• **Description of the task**
Tell how many lines contain the word "parts". Reply with the number only.

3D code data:
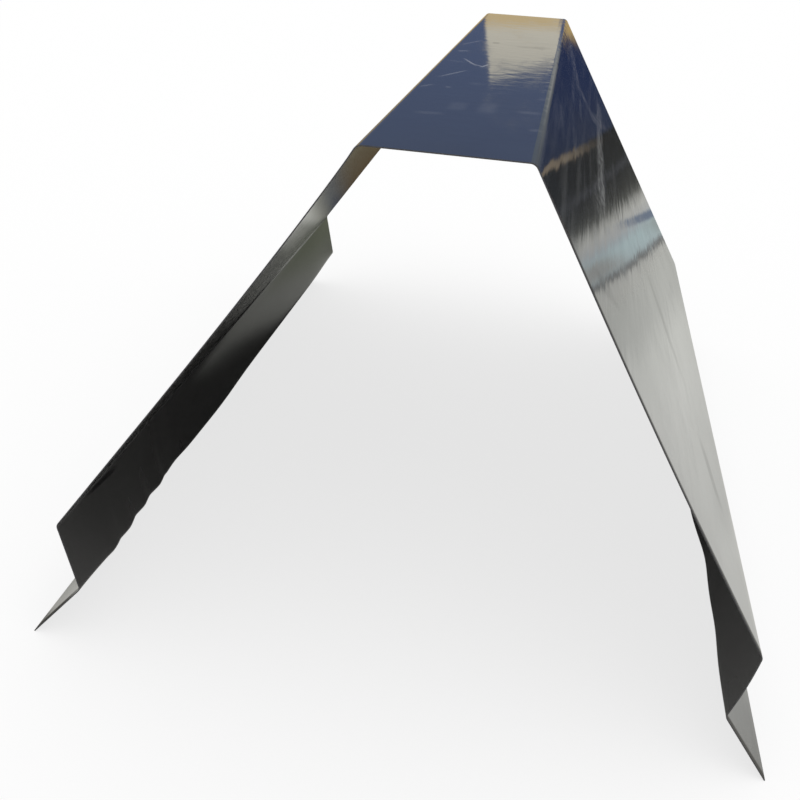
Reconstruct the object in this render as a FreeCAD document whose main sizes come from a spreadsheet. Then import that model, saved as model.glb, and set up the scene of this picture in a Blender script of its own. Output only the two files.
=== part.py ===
import FreeCAD, Part
import math
import os
import Sketcher

# Roof ridge cap: one strip of coated sheet steel, folded along its length.
# A narrow flat crest carries two long steep wings. At the foot of each wing
# the sheet folds down into a short return leg that leans inward, and then
# folds out again into a flange that lies along the roof slope.
#
# Frame: X across the cap, Y along its length, Z up, in millimetres.
# The origin is on the floor under the middle of the crest, half way along,
# and the cap stands on the free edges of its two flanges.
#
# Widths are measured on the outer skin from fold corner to fold corner, as
# a folding list gives them. Slopes are degrees below level going outward,
# so a slope past 90 leans back inward.

DRIVING_DIMENSIONS = [
    ("crest_width", 60),
    ("wing_width", 215),
    ("wing_slope", 57),
    ("return_width", 33),
    ("return_slope", 102),
    ("flange_width", 37),
    ("flange_slope", 51),
    ("sheet_thickness", 0.5),
    ("inner_bend_radius", 3),
    ("cap_length", 500),
]

# The sketcher numbers an edge's points up from 1, and its two axes down from -1.
START, END, CENTRE = range(1, 4)
HORIZONTAL_AXIS, VERTICAL_AXIS = range(-1, -3, -1)


def make_sheet(doc):
    """Put the driving dimensions in a spreadsheet, one named cell each."""
    sheet = doc.addObject("Spreadsheet::Sheet", "Dimensions")
    for row, (alias, value) in enumerate(DRIVING_DIMENSIONS, start=1):
        sheet.set(f"A{row}", alias)
        sheet.set(f"B{row}", str(value))
        sheet.setAlias(f"B{row}", alias)
    doc.recompute()
    return sheet


def origin_plane(body, role):
    """Return the body's own origin plane that has this role."""
    for feature in body.Origin.OriginFeatures:
        if feature.Role == role:
            return feature
    raise RuntimeError(f"{body.Name} has no plane {role}")


def heading(slope):
    """Return the unit direction that runs outward at this slope."""
    angle = math.radians(slope)
    return FreeCAD.Vector(math.cos(angle), -math.sin(angle), 0)


def inward(slope):
    """Return the unit direction from a leg's outer skin through the sheet."""
    along = heading(slope)
    return FreeCAD.Vector(along.y, -along.x, 0)


def fold_corners(legs, thickness):
    """Return the outer skin's corners, from the middle of the crest down.

    The lowest point of the section, the flange's inner corner, is at zero.
    """
    corners = [FreeCAD.Vector(0, 0, 0)]
    for width, slope in legs:
        corners.append(corners[-1] + heading(slope) * width)
    last_slope = legs[-1][1]
    lowest = corners[-1] + inward(last_slope) * thickness
    rise = FreeCAD.Vector(0, -lowest.y, 0)
    return [corner + rise for corner in corners]


def is_clockwise(leg_in, leg_out):
    """Tell whether the section steepens from one leg to the next."""
    return leg_out[1] > leg_in[1]


def skin_edges(legs, corners, depth, radii):
    """Return one skin of the section: lines with a bend arc between each two.

    The skin lies depth inside the outer one, and radii holds its bends.
    """
    edges = []
    start = corners[0] + inward(legs[0][1]) * depth
    for corner, radius, leg_in, leg_out in zip(corners[1:], radii, legs, legs[1:]):
        slope_in = leg_in[1]
        slope_out = leg_out[1]
        turn = math.radians(slope_out - slope_in)
        side = 1 if is_clockwise(leg_in, leg_out) else -1
        # The straight parts of this skin would cross at the mitre point.
        mitre = corner + (inward(slope_in) + inward(slope_out)) * (depth / (1 + math.cos(turn)))
        setback = radius * math.tan(abs(turn) / 2)
        arc_start = mitre - heading(slope_in) * setback
        arc_end = mitre + heading(slope_out) * setback
        centre = arc_start + inward(slope_in) * (side * radius)
        towards_mitre = (mitre - centre).normalize()
        edges.append(Part.LineSegment(start, arc_start))
        edges.append(Part.Arc(arc_start, centre + towards_mitre * radius, arc_end))
        start = arc_end
    edges.append(Part.LineSegment(start, corners[-1] + inward(legs[-1][1]) * depth))
    return edges


def add_edges(sketch, edges, construction):
    """Add the edges to the sketch and return their numbers."""
    return [sketch.addGeometry(edge, construction) for edge in edges]


def constrain(sketch, *description):
    """Add one geometric constraint."""
    sketch.addConstraint(Sketcher.Constraint(*description))


def bind_size(sketch, name, formula, *description):
    """Add one dimension, name it and bind it to the spreadsheet."""
    index = sketch.addConstraint(Sketcher.Constraint(*description))
    sketch.renameConstraint(index, name)
    sketch.setExpression(f"Constraints.{name}", formula)


def draw_fold_lines(sketch, legs, corners):
    """Draw the sharp fold lines that carry the widths and slopes."""
    lines = [Part.LineSegment(begin, finish) for begin, finish in zip(corners, corners[1:])]
    crest, wing, foot, flange = add_edges(sketch, lines, True)
    constrain(sketch, "PointOnObject", crest, START, VERTICAL_AXIS)
    constrain(sketch, "Horizontal", crest)
    constrain(sketch, "Coincident", crest, END, wing, START)
    constrain(sketch, "Coincident", wing, END, foot, START)
    constrain(sketch, "Coincident", foot, END, flange, START)
    half_crest = legs[0][0]
    bind_size(sketch, "half_crest", "Dimensions.crest_width / 2", "Distance", crest, half_crest)
    names = ("wing", "return", "flange")
    for name, line, (width, slope) in zip(names, (wing, foot, flange), legs[1:]):
        width_cell = f"Dimensions.{name}_width"
        slope_cell = f"-Dimensions.{name}_slope"
        bind_size(sketch, f"{name}_width", width_cell, "Distance", line, width)
        bind_size(sketch, f"{name}_slope", slope_cell, "Angle", line, -math.radians(slope))
    return [crest, wing, foot, flange]


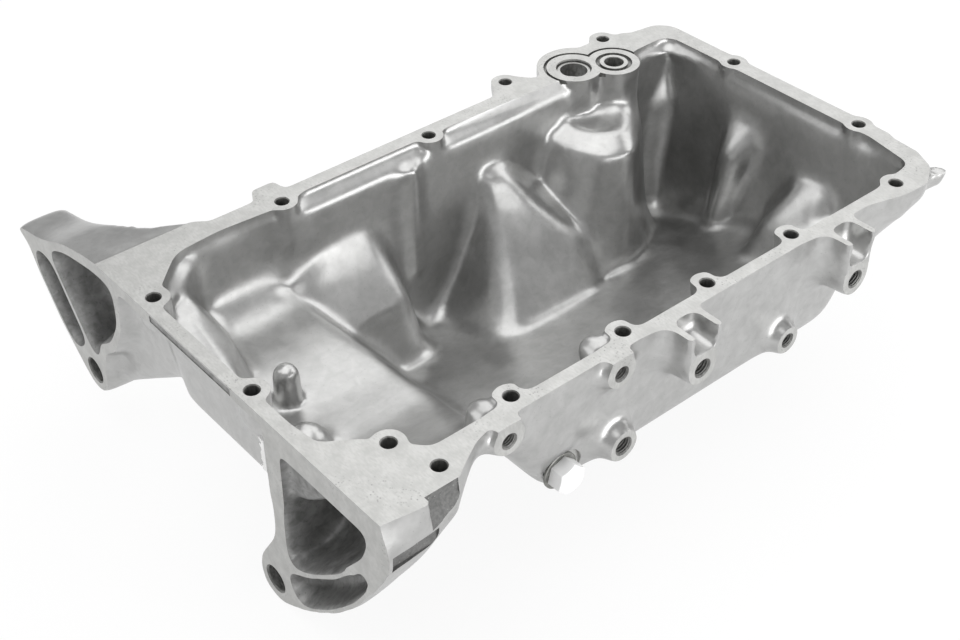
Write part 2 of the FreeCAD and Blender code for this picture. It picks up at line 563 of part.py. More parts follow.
end_fin = skinned([
    (-27.0, [(384.0, 4.0, 3.0), (371.0, 8.0, 3.0), (371.0, 30.0, 3.0), (384.0, 36.0, 3.0)]),
    (-44.0, [(384.0, 2.0, 3.0), (359.0, 12.0, 6.0), (357.0, 26.0, 5.0), (384.0, 38.0, 3.0)]),
    (-96.0, [(384.0, 18.0, 3.0), (359.0, 24.0, 4.0), (358.0, 32.0, 4.0), (384.0, 36.0, 3.0)]),
    (-118.0, [(384.0, 22.0, 3.0), (362.0, 26.0, 3.0), (362.0, 32.0, 3.0), (384.0, 36.0, 3.0)]),
])
corner_fin = skinned([
    (-24.0, [(384.0, 96.0, 2.0), (384.0, 82.0, 2.0), (372.0, 84.0, 3.0), (364.0, 90.0, 3.0),
             (362.0, 96.0, 2.0)]),
    (-40.0, [(384.0, 96.0, 3.0), (384.0, 75.0, 3.0), (368.0, 78.0, 5.0), (356.0, 84.0, 5.0),
             (352.0, 96.0, 3.0)]),
    (-116.0, [(384.0, 96.0, 3.0), (384.0, 76.0, 3.0), (368.0, 77.0, 5.0), (356.0, 80.0, 5.0),
              (351.0, 96.0, 3.0)]),
])
front_ridge = skinned([
    (-15.0, [(4.0, 58.0, 3.0), (22.0, 58.0, 5.0), (29.0, 66.0, 6.0), (31.0, 77.0, 6.0),
             (4.0, 84.0, 3.0)]),
    (-30.0, [(4.0, 24.0, 3.0), (24.0, 28.0, 6.0), (38.0, 52.0, 20.0), (40.0, 80.0, 8.0),
             (4.0, 90.0, 3.0)]),
    (-44.0, [(4.0, -2.0, 3.0), (21.0, 2.0, 6.0), (39.0, 42.0, 30.0), (44.0, 84.0, 9.0),
             (4.0, 92.0, 3.0)]),
    (-54.0, [(4.0, -8.0, 3.0), (22.0, -4.0, 6.0), (42.0, 38.0, 30.0), (48.0, 86.0, 9.0),
             (4.0, 94.0, 3.0)]),
])
stud_x = 43.2
stud_y = 14.0
stud = post(stud_x, stud_y, -33.5, -52, 13.2, 14.4)
stud = stud.fuse(Part.makeSphere(6.6, at(stud_x, stud_y, -33.5)))
front_hump = post(29.0, -22.0, -43, -52, 23.0, 26.0)
front_hump = front_hump.fuse(Part.makeSphere(11.5, at(29.0, -22.0, -44.0)))
pillar = post(176.0, 87.0, -7, -78, 12.0, 15.0)
inside_posts = [post(x, y, 1, -rail_bolts[name][2], bolt_boss).cut(front_relief)
                for name, (x, y, depth) in rail_bolts.items()
                if name not in outer_posts and name not in near_row]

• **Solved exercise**
2